Both parties appealed to the Federal Circuit, which, sua sponte, requested en banc review of the doctrine of patent exhaustion. After briefing and oral argument, the Federal Circuit found for Lexmark with respect to both groups of cartridges. As to the cartridges that were sold domestically subject to the resale restrictions, the Federal Circuit held that a patentee can sell a product and still retain the right to sue for patent infringement (that is, its patent rights would not be exhausted) if, as in this case, the post-sale restrictions are clearly communicated and lawful. As to the cartridges that Lexmark sold in the foreign markets, the Federal Circuit held that foreign sales do not exhaust patent rights (see our detailed discussion of the Federal Circuit’s en banc opinion in our April 2016 newsletter under “The Federal Circuit Rules, En Banc, That Patents Are Not ‘Exhausted’ by Foreign or Single-Use Sales”). Impression filed a petition for writ of certiorari with the Supreme Court, which agreed to review the issues and heard oral argument on March 21, 2017.
The Supreme Court decision: In the majority opinion written by Chief Justice John Roberts, the Court reversed the Federal Circuit and held that “a patentee’s decision to sell a product exhausts all of its patent rights in that item, regardless of any restrictions the patentee purports to impose or the location of the sale.” Justice Ruth Bader Ginsburg concurred in part and dissented in part.
At the outset of its opinion, the Court said that the case “presents two questions about the scope of the patent exhaustion doctrine: First, whether a patentee that sells an item under an express restriction on the purchaser’s right to reuse or resell the product may enforce that restriction through an infringement lawsuit. And second, whether a patentee exhausts its patent rights by selling its product outside the United States, where American patent laws do not apply.”

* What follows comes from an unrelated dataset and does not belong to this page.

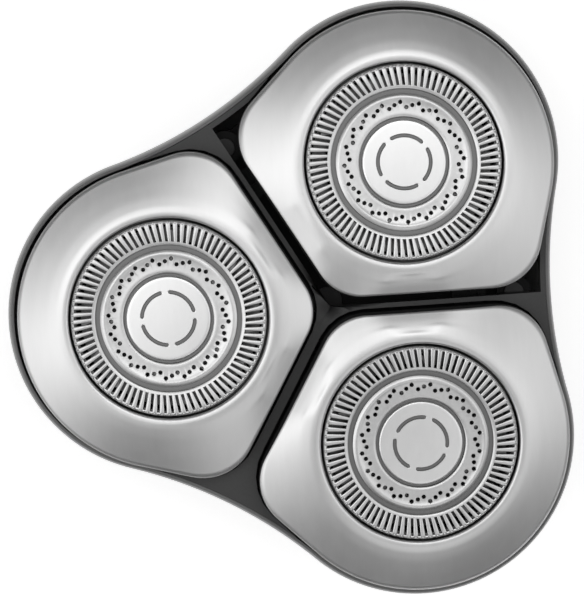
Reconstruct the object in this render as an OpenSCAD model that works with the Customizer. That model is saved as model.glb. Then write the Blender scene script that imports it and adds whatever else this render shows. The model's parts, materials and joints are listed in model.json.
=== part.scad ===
// Rotary shaver head: three sprung, tilting shaving heads on a clover-shaped drive unit.
// Millimetres. The origin is on the unit's axis, at the open end of the handle collar, +Z to the face.

/* [Layout] */
// Outward lean of each shaving head at rest, in degrees
head_lean = 5.5; // [4:0.5:6.5]
// Height of the point each head tilts about
pivot_z = 15.2; // [15:0.1:15.6]
// Height of a head's face above its tilt point, along the head's own axis
face_h = 5.4; // [5.4:0.05:5.6]
// Space between neighbouring skin plates
plate_gap = 1.45; // [1.3:0.05:1.7]
// How far the outline's waists reach past the heads' drive axes
waist_reach = 7; // [6.6:0.05:7.4]

/* [Skin plate] */
// Width of the plate from its opening to its outer arc
outer_land = 5.7; // [5.4:0.05:5.8]
// Corner radius at the two side corners
side_corner_r = 5.6; // [5:0.1:6]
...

The Court answered both questions in the negative. With respect to the Lexmark cartridges sold domestically that were subject to the resale restrictions, the Court held that “Lexmark exhausted its patent rights in these cartridges the moment it sold them. The single-use/no-resale restrictions in Lexmark’s contracts with customers may have been clear and enforceable under contract law, but they do not entitle Lexmark to retain patent rights in an item that it has elected to sell.” The Court said that the “Federal Circuit reached a different result largely because it got off on the wrong foot” in its analysis. After reviewing the “long” line of Supreme Court precedent interpreting the “well-established” common-law doctrine of patent exhaustion, the Court concluded that:
“this well-settled line of precedent allows for only one answer: Lexmark cannot bring a patent infringement suit against Impression Products to enforce the single-use/no-resale provision accompanying its Return Program cartridges. Once sold, the Return Program cartridges passed outside of the patent monopoly, and whatever rights Lexmark retained are a matter of the contracts with its purchasers, not the patent law.”
With respect to the Lexmark cartridges that Impression purchased in the foreign markets and imported and resold in the United States, the Court held that “[a]n authorized sale outside the United States, just as one within the United States, exhausts all rights under the Patent Act.”

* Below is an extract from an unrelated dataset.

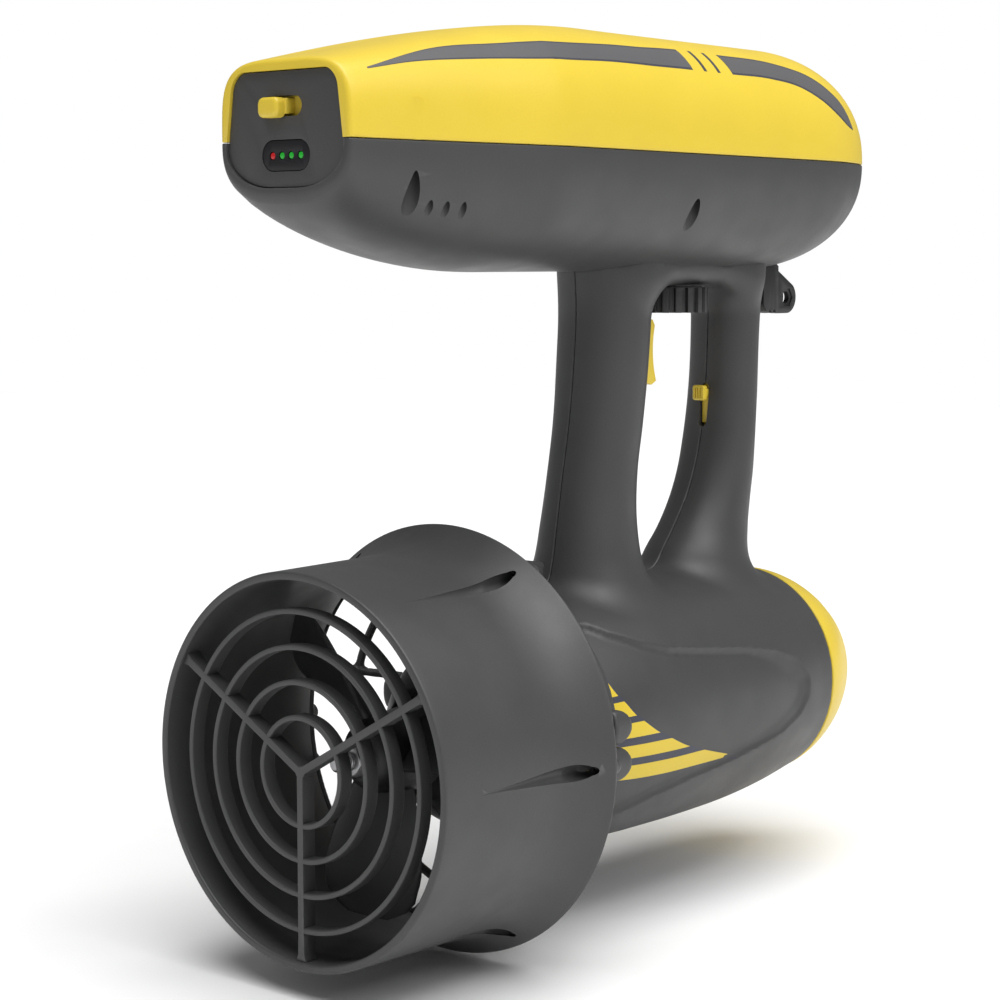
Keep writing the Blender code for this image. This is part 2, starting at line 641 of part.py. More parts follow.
def make_motor():
    can = [(MOTOR_REAR, 6.3), (MOTOR_REAR, MOTOR_R), (MOTOR_FRONT, MOTOR_R), (MOTOR_FRONT, 6.3),
           (MOTOR_FRONT - 3, 6.3), (MOTOR_FRONT - 3, 21.8), (MOTOR_REAR + 3, 21.8), (MOTOR_REAR + 3, 6.3)]
    turned("motor_can", can, STEEL, steps=24)
    tube("motor_stator", "X", (0, 0, 0), 106.0, 148.0, 16.0, 21.5, COPPER, 24)
    tube("motor_rotor", "X", (0, 0, 0), 104.0, 150.0, SHAFT_R + GAP, 15.2, STEEL, 24)
    tube("rear_bearing", "X", (0, 0, 0), MOTOR_REAR - 0.5, MOTOR_REAR + 4, SHAFT_R + GAP, 6.0, CHROME, 20)
    tube("front_bearing", "X", (0, 0, 0), MOTOR_FRONT - 4, MOTOR_FRONT + 0.5, SHAFT_R + GAP, 6.0, CHROME,
         20)
    tube("shaft_seal", "X", (0, 0, 0), BODY_REAR + 0.5, BODY_REAR + 6, SHAFT_R + GAP, 8.0, RUBBER, 24)
    profile = [(SHAFT_REAR, 0), (SHAFT_REAR, 2.3), (SHAFT_REAR + 0.8, SHAFT_R), (SHAFT_FRONT, SHAFT_R),
               (SHAFT_FRONT, 0)]
    turned("motor_shaft", profile, CHROME, steps=16)


def make_controller():
    board = block("motor_controller", (192.0, -24.0, 12.0), (252.0, 24.0, 14.0), BOARD)
    for low, high in (((196.0, -18.0, 13.0), (216.0, 18.0, 20.0)),
                      ((226.0, -16.0, 13.0), (246.0, -2.0, 24.0)),
                      ((226.0, 3.0, 13.0), (244.0, 17.0, 18.0))):
        add(board, block("board_component", low, high))


def make_main_cable():
    """Runs from the controller up the rear strut into the pod, on one smooth line."""
    route = [(206.0, 22.6), (204.0, 28.0), (194.0, 33.0), (176.0, 34.0), (162.0, 40.0), (157.8, 54.0),
             (156.5, 80.0), (158.0, 110.0), (158.5, 150.0), (158.5, 178.0), (158.5, 196.0)]
    curve = bpy.data.curves.new("main_cable", "CURVE")
    curve.dimensions = "3D"
    curve.bevel_depth = 2.1 * MM
    curve.bevel_resolution = 2
    curve.use_fill_caps = True
    spline = curve.splines.new("POLY")
    points = smooth_line(route, 3)
    spline.points.add(len(points) - 1)
    for point, (x, z) in zip(spline.points, points):
        point.co = (x * MM, 0.0, z * MM, 1.0)
    curve.materials.append(RUBBER)
    obj = bpy.data.objects.new("main_cable", curve)
    bpy.context.collection.objects.link(obj)


def smooth_line(points, steps):
    """A Catmull-Rom line through the points."""
    line = []
    padded = [points[0]] + list(points) + [points[-1]]
    for a, b, c, d in zip(padded, padded[1:], padded[2:], padded[3:]):
        for i in range(steps):
            t = i / steps
            line.append(tuple(
                0.5 * (2 * q + (r - p) * t + (2 * p - 5 * q + 4 * r - s) * t * t
                       + (3 * q - p - 3 * r + s) * t ** 3)
                for p, q, r, s in zip(a, b, c, d)))
    return line + [points[-1]]


def blade_ring(radius, chord, thickness, pitch):
    """One section of a blade that stands along +Z, turned by its pitch about Z."""
    middle = (PROP_REAR + PROP_FRONT) / 2
    turn = math.radians(pitch)
    ring = []
    for along, off in ((-0.5, 0.0), (-0.25, 0.5), (0.1, 0.6), (0.5, 0.0), (0.1, -0.4), (-0.25, -0.4)):
        c, t = along * chord, off * thickness
        x = middle + c * math.sin(turn) + t * math.cos(turn)
        y = c * math.cos(turn) - t * math.sin(turn)
        ring.append((x, y, math.sqrt(max(radius ** 2 - y ** 2, 0.0))))
    return ring


def make_propeller():
    hub = [(PROP_REAR, SHAFT_R + GAP), (PROP_REAR, 9.0), (PROP_REAR + 3, 12.0), (PROP_REAR + 8, PROP_HUB_R),
           (PROP_FRONT, PROP_HUB_R + 1.5), (PROP_FRONT, SHAFT_R + GAP)]
    propeller = turned("propeller", hub, PLASTIC_BLACK, steps=24)
    sections = ((11.0, 20.0, 4.0, 42.0), (24.0, 27.0, 3.4, 36.0), (38.0, 34.0, 2.8, 30.0),
                (52.0, 36.0, 2.2, 25.0),
                (60.0, 30.0, 1.8, 22.0), (PROP_R, 20.0, 1.4, 21.0))
    for number in range(BLADES):
        blade = loft(f"blade_{number}", [blade_ring(*section) for section in sections])
        blade.rotation_euler.x = math.tau * number / BLADES + math.radians(FIRST_BLADE)
        add(propeller, blade)
    cut(propeller, cylinder("propeller_bore", "X", (0, 0, 0), PROP_REAR - 5, PROP_FRONT + 5, SHAFT_R + GAP,
                            steps=16))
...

The Court roundly rejected Lexmark’s “territorial limits” argument that, as the Patent Act has no extraterrestrial reach, a patent holder gives up the “exclusionary premium” it is able to charge when selling in the United States and thus the exhaustion doctrine should not apply to foreign sales. In this context, the Court equated the patent exhaustion doctrine to the “first sale” doctrine in copyright law, noting that the Court held in the 2013 case of Kirtsaeng v. John Wiley & Sons, Inc. that the first sale doctrine applied equally to the authorized sale of copyrighted works made and sold abroad. The Court said that:
“[a]pplying patent exhaustion to foreign sales is just as straightforward. Patent exhaustion, too, has its roots in the antipathy toward restraints on alienation…and nothing in the text or history of the Patent Act shows that Congress intended to confine that borderless common law principle to domestic sales. In fact, Congress has not altered patent exhaustion at all; it remains an unwritten limit on the scope of the patentee’s monopoly.”
The Court concluded its opinion thusly:
“Exhaustion does not arise because of the parties’ expectations about how sales transfer patent rights. More is at stake when it comes to patents than simply the dealings between the parties, which can be addressed through contract law. Instead, exhaustion occurs because, in a sale, the patentee elects to give up title to an item in exchange for payment. Allowing patent rights to stick remora-like to that item as it flows through the market would violate the principle against restraints on alienation. Exhaustion does not depend on whether the patentee receives a premium for selling in the United States, or the type of rights that buyers expect to receive. As a result, restrictions and location are irrelevant; what matters is the patentee’s decision to make a sale.”
Justice Ginsburg concurred with the Court’s opinion regarding domestic exhaustion, but dissented from the Court’s opinion regarding international exhaustion, stating that:
“[a] foreign sale, I would hold, does not exhaust a U.S. inventor’s U.S. patent rights… Because a sale abroad operates independently of the U.S. patent system, it makes little sense to say that such a sale exhausts an inventor’s U.S. patent rights. U.S. patent protection accompanies none of a U.S. patentee’s sales abroad—a competitor could sell the same patented product abroad with no U.S.-patent-law consequence. Accordingly, the foreign sale should not diminish the protections of U.S. law in the United States.”
Justice Ginsburg noted that to the extent the majority relied on the Court’s decision in Kirtsaeng regarding the “first sale” doctrine applying to copyrighted works made and sold abroad, she had dissented from that opinion too, based on the same reasoning.